We have a node with 8 H100 GPUs that are split into MIG instances. We are using cgroups. This seems to work fine. Users can do something like
sbatch --gres="gpu:1g.10gb:1"...
and the job starts on the node with the gpus and cuda visible devices and the pytorch debug shows that the cgroup only gives them the gpu they asked for.
In the accounting database, jobs in the job table always have the "gres_used" column be empty. I'd expect to see "gpu:1g.10gb:1" appearing for the job above.
I have this set in slurm.conf
AccountingStorageTRES=gres/gpu
How can I see what gres was requested with the job ? At the moment I only see something like this in AllocTres
billing=1,cpu=1,gres/gpu=1,mem=8G,node=1
and can't see any way to see what the specific MIG gpu asked for was. This is related to the email from Richard Lefebvre dated 7th June 2023 entitled "Billing/accounting for MIGs is not working". As far as I can see this got no replies.

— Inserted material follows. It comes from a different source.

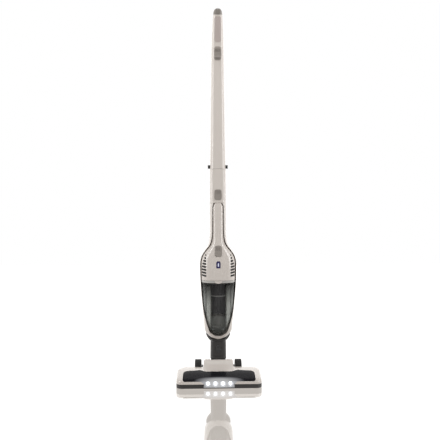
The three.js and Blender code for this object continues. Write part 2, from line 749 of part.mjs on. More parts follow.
function addHandheldInside() {
  const cells = join(rodZ(6.2, 432, 503, 6.3, 23), rodZ(6.2, 432, 503, -6.3, 23));
  add("battery_pack", join(cells, box(-11, 11, 18, 28, 430, 434), box(-11, 11, 18, 28, 501, 505)), "cell");
  const can = rodZ(26, 319, 345, 0, CUP_AXIS_Y, 32);
  add("suction_motor", can.add(rodZ(15, 344, 353, 0, CUP_AXIS_Y)), "steel");
  const seal = rodZ(31, 314.5, 318, 0, CUP_AXIS_Y, 32);
  add("motor_seal", seal.subtract(rodZ(28, 310, 320, 0, CUP_AXIS_Y, 32)), "rubber");
  add("control_board", box(-18, 18, 10, 12, 358, 392), "board");
  const blade = (i) => box(4, 24, -1, 1, 303, 309).rotate([0, 0, i * 45]).translate([0, CUP_AXIS_Y, 0]);
  const blades = Array.from({ length: 8 }, (_, i) => blade(i));
  const disc = rodZ(25, 308.5, 311, 0, CUP_AXIS_Y, 32);
  add("suction_fan", join(disc, rodZ(6, 301, 318.4, 0, CUP_AXIS_Y), ...blades), "grey");
}

// ---- Dust cup -----------------------------------------------------------------------------------

const RIM_BOTTOM_Z = CUP_TOP_Z - RIM_HEIGHT;

function latchOutline(grow) {
  const arc = Array.from({ length: 11 }, (_, i) => {
    const angle = Math.PI + (i * Math.PI) / 10;
    return [(10.8 + grow) * Math.cos(angle), 292.5 + (6.6 + grow) * Math.sin(angle)];
  });
  return [...arc, [10.8 + grow, CUP_TOP_Z - GAP + grow], [-10.8 - grow, CUP_TOP_Z - GAP + grow]];
}

function addCup() {
  const pocket = alongY(latchOutline(GAP), -60, -18.2);
  const hollow = handheldLoft(CUP_BOTTOM_Z + 2.6, 300, 2.2);
  const wall = handheldLoft(CUP_BOTTOM_Z, RIM_BOTTOM_Z - GAP).subtract(hollow);
  add("dust_cup", cut(wall, rodZ(11, 120, 145, 0, NECK_Y), pocket), "smoke");
  const rim = handheldLoft(RIM_BOTTOM_Z, CUP_TOP_Z - GAP).subtract(handheldLoft(280, 300, 5.6));
  add("cup_rim", rim.subtract(pocket), "grey");
  add("cup_latch", alongY(latchOutline(0), -24.6, -20.6), "white");
  const cageHoles = [0, 60, 120].map((turn) => {
    return box(-30, 30, -4, 4, 206, 272).rotate([0, 0, turn]).translate([0, CUP_AXIS_Y, 0]);
  });
  const cage = rodZ(17.4, 199.4, 284, 0, CUP_AXIS_Y, 32);
  const inside = rodZ(15.4, 201.4, 300, 0, CUP_AXIS_Y, 32);
  const flange = handheldLoft(283.2, RIM_BOTTOM_Z - GAP, 2.6).subtract(pocket);
  add("filter_frame", cut(join(cage, flange), inside, ...cageHoles), "black");
  const sleeve = rodZ(21, 197.5, 282.8, 0, CUP_AXIS_Y, 36);
  add("filter_sleeve", sleeve.subtract(rodZ(17.8, 190, 290, 0, CUP_AXIS_Y, 36)), "filter");
  const ports = join(rodY(2.6, 0, 31, 7, 160), rodY(2.6, 0, 31, -7, 160));
  const tube = rodZ(17.4, 153, 193.5, 0, 31, 32);
  add("inlet_tube", cut(tube, rodZ(15.2, 140, 200, 0, 31, 32), ports), "grey");
}

// ---- Handle -------------------------------------------------------------------------------------

const SWITCH_AT = 958; // the middle of the power switch, up the handle
const SWITCH_TRAVEL = 6;
const PAD_AT = 1030; // the middle of the grip pad

// Moves a piece modelled about the middle of the handle to a distance s up it.
function onHandle(s, solid) {
  const [y, z, lean] = handlePath(s);
  return solid.rotate([THREE.MathUtils.radToDeg(lean), 0, 0]).translate([0, y, z]);
}

// The power switch's outline, grown, and lengthened upwards by the room it slides into.
function switchBlock(grow, room, y0, y1) {
  const outline = roundedRect(-9.5 - grow, 9.5 + grow, -16 - grow, 16 + grow + room, 6, 4);
  return onHandle(SWITCH_AT, alongY(outline, y0, y1));
}

function addHandle() {
  const outer = handleLoft(HANDLE_BOTTOM_Z, HANDLE_END);
  const inner = handleLoft(HANDLE_BOTTOM_Z + WALL, HANDLE_END - WALL, WALL);
  const tray = switchBlock(2.5, SWITCH_TRAVEL, -18, -8.5).intersect(outer);
  const buttonHole = box(-60, 60, 28.6, 39.4, 620.9, 632.1);
  const padSlot = (grow) => {
    return onHandle(PAD_AT, alongY(roundedRect(-9 - grow, 9 + grow, -35 - grow, 35 + grow, 6, 3), -40, 0));
  };
  const shell = cut(outer, inner, buttonHole);
  const front = shell.intersect(handleFrontSide(-GAP / 2)).add(tray);
  add("handle_front_shell", cut(front, switchBlock(GAP, SWITCH_TRAVEL, -40, -11), padSlot(GAP)), "white");
  add("handle_rear_shell", shell.subtract(handleFrontSide(GAP / 2)).add(knuckle(-7.6, 7.6, true)), "white");
  add("grip_pad", cut(outer, inner).intersect(padSlot(0)), "grey");
  add("end_cap", handleLoft(HANDLE_END + GAP, 1087), "black");
  add("power_switch", switchBlock(0, 0, -18, -11.35), "grey");
  const flange = box(16, 19, 26.5, 41.5, 622.9, 631.7);
  addPair("fold_button", flange.add(box(16, 29.5, 29, 39, 621.3, 631.7)), "black");
}

addHeadCover();
addHeadBase();
addLamps();
addHeadDrive();
addBrush();
addWheels();
addYoke();
addNeck();
addFrame();
addHousings();
addHandheldInside();
addCup();
addHandle();

export default root;
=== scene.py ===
"""A cordless stick vacuum: finished surfaces, materials, light and camera round its CAD frame."""
import json
import random
from math import copysign, cos, pi, radians, sin

import bmesh
import bpy
from mathutils import Matrix, Vector


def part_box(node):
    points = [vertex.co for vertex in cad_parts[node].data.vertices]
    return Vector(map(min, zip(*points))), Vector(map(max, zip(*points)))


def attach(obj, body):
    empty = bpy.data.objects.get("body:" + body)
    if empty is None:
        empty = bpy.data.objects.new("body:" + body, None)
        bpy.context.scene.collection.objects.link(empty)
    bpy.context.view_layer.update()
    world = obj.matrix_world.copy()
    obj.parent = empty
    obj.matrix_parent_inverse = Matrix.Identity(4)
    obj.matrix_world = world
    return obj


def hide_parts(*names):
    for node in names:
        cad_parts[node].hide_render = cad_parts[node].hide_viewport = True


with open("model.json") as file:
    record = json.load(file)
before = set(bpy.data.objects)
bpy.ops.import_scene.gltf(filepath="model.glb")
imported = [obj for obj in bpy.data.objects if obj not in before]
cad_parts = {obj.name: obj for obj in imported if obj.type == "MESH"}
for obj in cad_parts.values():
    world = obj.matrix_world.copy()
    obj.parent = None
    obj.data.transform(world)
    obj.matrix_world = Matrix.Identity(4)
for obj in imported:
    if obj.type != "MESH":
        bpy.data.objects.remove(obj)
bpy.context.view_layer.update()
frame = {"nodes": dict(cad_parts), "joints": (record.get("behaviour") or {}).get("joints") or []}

scene = bpy.context.scene
random.seed(7)

# ---- Sizes, in millimetres, as the CAD has them ----

MM = 0.001
GAP = 0.35
WALL = 2.4


def box_mm(node):
    """The lowest and highest corners of a CAD node, in millimetres."""
    low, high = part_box(node)
    return Vector(low) / MM, Vector(high) / MM


def joint_mm(name):
    """Where a joint's axis is, in millimetres."""
    joint = next(j for j in frame["joints"] if j["name"] == name)
    return Vector(joint["pos_m"]) / MM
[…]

We are running slurm version 23.11.6.
Regards,
Emyr James Head of Scientific IT CRG - Centre for Genomic Regulation
Emyr James via slurm-users slurm-users@lists.schedmd.com writes:
I have this set in slurm.conf
AccountingStorageTRES=gres/gpu
I believe you need to list all types of GPUs (including MIGs) that you have configured on the nodes, in addition to the general "gres/gpu". For instance, on one of our clusters, we have
AccountingStorageTRES=gres/gpu,gres/gpu:a100,gres/gpu:rtx30,gres/gpu:1g.20gb,gres/gpu:a40
Then AllocTRES from sacct will show things like
billing=19,cpu=6,gres/gpu:a100=1,gres/gpu=1,mem=12G,node=1
depending on what the job specifies.